Senior Arthur Garzon prefers receiving words of affirmation, especially in the form of encouragement, appreciation, or empathy. To show he cares for someone, he likes to encourage them and show gratitude verbally. “[Words of affirmation] are the most universal form of admiration and respect,” Garzon said.

For senior Samantha Yamashita, all languages have importance in sustaining a healthy relationship. She finds it exciting when someone shares her preference for quality time, but recognizes the importance of accepting others’ favored love languages. “It’s important to be responsive to other people’s primary languages when building any sort of relationship, even if their style of expression is different from yours,” Yamashita said.

[Being in] love with somebody that you like is selfless and you’re willing to put that person over yourself.

— Will Rowell

Similarly, junior Will Rowell believes no singular love language defines his relationships. “I feel like I can resonate with all types of love languages,” Rowell said. “I think we all use them in different situations, but the type of love that I use the most would be quality time.”

Even though quality time may be his favored love language to give, Rowell prefers a different language to receive because it feels more powerful and meaningful than others. “Words of affirmation [show that someone loves me]; those are harder to give than gifts because you have to know how you feel before you say [anything],” Rowell said.

Having effective communication in a relationship means that no matter your love language, love can easily be displayed and acknowledged. A parent who loves their child shows their love differently than how they might show love to a friend, but that doesn’t mean the love is any less meaningful. “An easy way for me to show love to [my parents] is to do the dishes when it’s not my turn, or taking on an extra task so that they have less on their hands,” Barclay said. 

With her friends, Barclay doesn’t see the same opportunities she has with her parents to receive affection. She prefers to receive words of affirmation and physical touch from her friends, which provide her with the different types of love needed in her life. “My parents cannot give me the type of emotional satisfaction that a friend or a partner can,” Barclay said. “I think that as human beings we all need love from many different areas in life.” 

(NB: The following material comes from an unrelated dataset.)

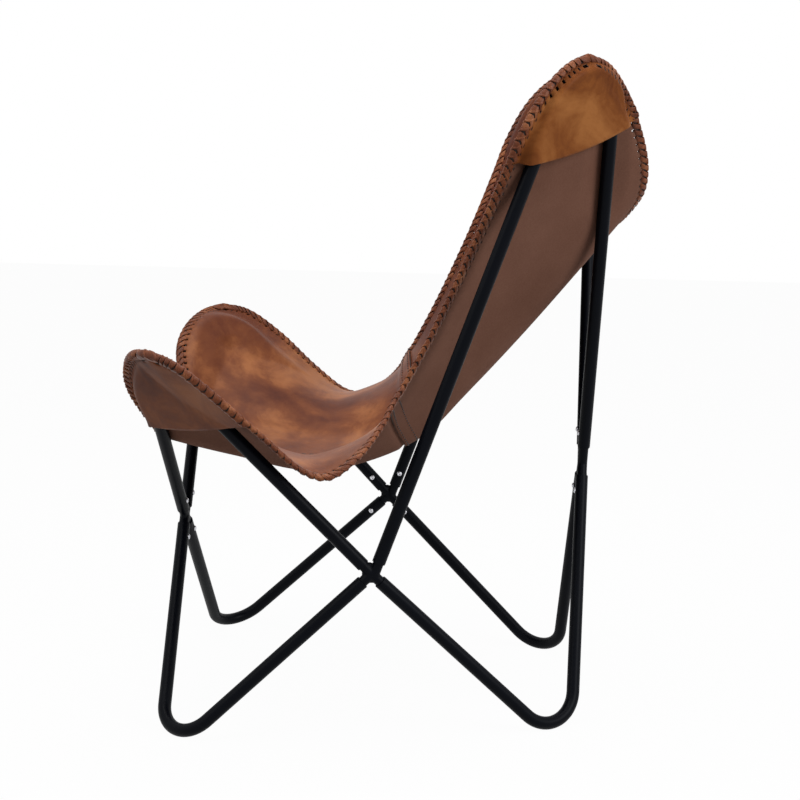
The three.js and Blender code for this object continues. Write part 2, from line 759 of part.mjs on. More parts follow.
// Sling, cut clear of the bars that it lies over
function clearOfBars(geometry) {
  let solid = solidOf(geometry);
  for (const line of [leftLines.frontBar, leftLines.backBar]) {
    const thick = sweptTube(line, (tubeRadius + seatGap) / Math.cos(Math.PI / outerSides), 0);
    const cutter = solidOf(thick);
    solid = solid.subtract(cutter).subtract(cutter.mirror([1, 0, 0]));
  }
  return geometryOf(solid);
}
place("seat_panel_left", clearOfBars(seatHalf(1)), tanLeather);
place("seat_panel_right", clearOfBars(seatHalf(-1)), tanLeather);
place("back_panel", clearOfBars(backPanel()), tanLeather);
const frontPocket = pocketGeometry(carriers[0],
  pocketRim(alongTrim, frontPocketEdgeShare, frontPocketSideShare));
const backPocket = pocketGeometry(carriers[1],
  pocketRim(1 - alongTrim, backPocketEdgeShare, backPocketSideShare));
placePair("front_pocket", frontPocket, pocketLeather);
placePair("back_pocket", backPocket, pocketLeather);

// Laced edges, one run for each side of the sling
let runStart = 0;
for (const [name, run] of Object.entries(edgeRuns)) {
  place(name, edgeRoll(runStart, run.length), laceLeather);
  runStart += run.length - 1;
}

// The origin lies on the floor, under the middle of the whole chair
const extent = new THREE.Box3().setFromObject(chair);
chair.position.y = -extent.getCenter(new THREE.Vector3()).y;

export default chair;
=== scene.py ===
import math

import bmesh
import bpy
import numpy as np
from mathutils import Matrix, Vector


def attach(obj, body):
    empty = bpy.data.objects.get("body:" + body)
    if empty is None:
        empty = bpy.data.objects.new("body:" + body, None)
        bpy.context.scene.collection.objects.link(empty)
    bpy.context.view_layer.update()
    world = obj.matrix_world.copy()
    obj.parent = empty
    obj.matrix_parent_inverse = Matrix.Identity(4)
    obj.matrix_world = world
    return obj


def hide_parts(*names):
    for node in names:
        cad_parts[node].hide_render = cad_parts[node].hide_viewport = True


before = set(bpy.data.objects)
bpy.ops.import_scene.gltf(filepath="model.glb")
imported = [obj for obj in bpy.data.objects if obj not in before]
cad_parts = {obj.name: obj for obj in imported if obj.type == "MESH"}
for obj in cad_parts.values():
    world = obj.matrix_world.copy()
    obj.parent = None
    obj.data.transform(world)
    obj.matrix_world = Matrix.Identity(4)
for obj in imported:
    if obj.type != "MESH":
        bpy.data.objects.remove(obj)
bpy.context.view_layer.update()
scene = bpy.context.scene
scene.view_settings.view_transform = "Standard"


# The view: the chair is seen from the sitter's left, a little from above, so its
# nearer side is the +X one and it faces left in the picture.
eye = Vector((2.4419, 0.10065, 0.8209))
looked_at = Vector((0.0, -0.01045, 0.534375))
yaw, pitch, roll = -0.009978, -0.03426, -0.021809
ahead = (looked_at - eye).normalized()
sideways = ahead.cross(Vector((0, 0, 1))).normalized()
upwards = sideways.cross(ahead)
level = Matrix((sideways, upwards, ahead))
turned = (
    Matrix.Rotation(roll, 3, "Z") @ Matrix.Rotation(pitch, 3, "X") @ Matrix.Rotation(yaw, 3, "Y") @ level
)
camera = bpy.data.objects.new("camera", bpy.data.cameras.new("camera"))
camera.data.lens = 72
camera.data.sensor_width = 36
camera.matrix_world = (
    Matrix.Translation(eye) @ Matrix((turned[0], turned[1], -turned[2])).transposed().to_4x4()
)
scene.collection.objects.link(camera)
scene.camera = camera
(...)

This idea of having love from different areas in your life connects to the various sorts of love. With love among your family, there is a mutual understanding that you love each other unconditionally, but falling in love with someone may shift who you prioritize. “The difference is that you’re in love with them, rather than you love them,” Rowell said. “[Being in] love with somebody that you like is selfless and you’re willing to put that person over yourself.”

“With family, I think it’s similar to a friendship; [it’s] more of a care and respect relationship,” Rowell said. “But once you get into a romantic love I think that’s where it splits off from the type of love that you share with [your family and friendships].”

Friends are basically family members you choose.

— Arthur Garzon

Garzon echoes this sentiment of the similarities between a friendship and the relationship between a family. Both relationships involve companionate love, which centers on loving the good of a person by showing them trust and loyalty, rather than romantic feelings. “Friends are basically family members you choose,” Garzon said. “There isn’t much of a discrepancy between how I express love to them and family members.”

But no matter who you are showing love to, knowing that you are willing to take risks shows that you care enough to put them first. “[I show others love] through words of affirmation and loyalty,” Rowell said. “I think that loyalty [is extremely important] when it can come at a cost to yourself.”

Respect is very vital in relationships. Commitment to the other person and respect for their needs and goals are the foundations of lasting relationships. “What really matters in any personal relationship is the overall mutual respect and how that respect grows and expresses itself into deeper feelings of companionship,” Garzon said. 

Similar to Rowell’s belief that no one language is better than the others, Barclay feels that she can appreciate multiple expressions of love. “While my love languages are words of affirmation and physical touch, those are not necessary [for me] to see that someone loves me,” Barclay said. “The way that I pick up on that tends to come more from body language and tone, tiny behaviors that aren’t always obvious.”

Love does not have to be expressed in a single way to be the most profound. Knowing the language of the other person in a relationship may sometimes indicate that you are aware of their concerns as well. “You can usually tell what [their love language] is and adapt to what they like; whether it’s acts of service or words of affirmation, do what works best for them,” Joshi said. 

 Joshi found that physical touch is her preferred love language because it provides a tangible display of love. “Physical touch is how I like to be loved,” Joshi said. “My friends show me they love me through physical touch [by] hugging and sweet little gestures.”

No matter what your love language may be or what someone else’s maybe, unconditional love holds the same importance for everyone. “I feel like love is deeply rooted,” Rowell said. “[There is an] understanding that you will always support that person no matter what.”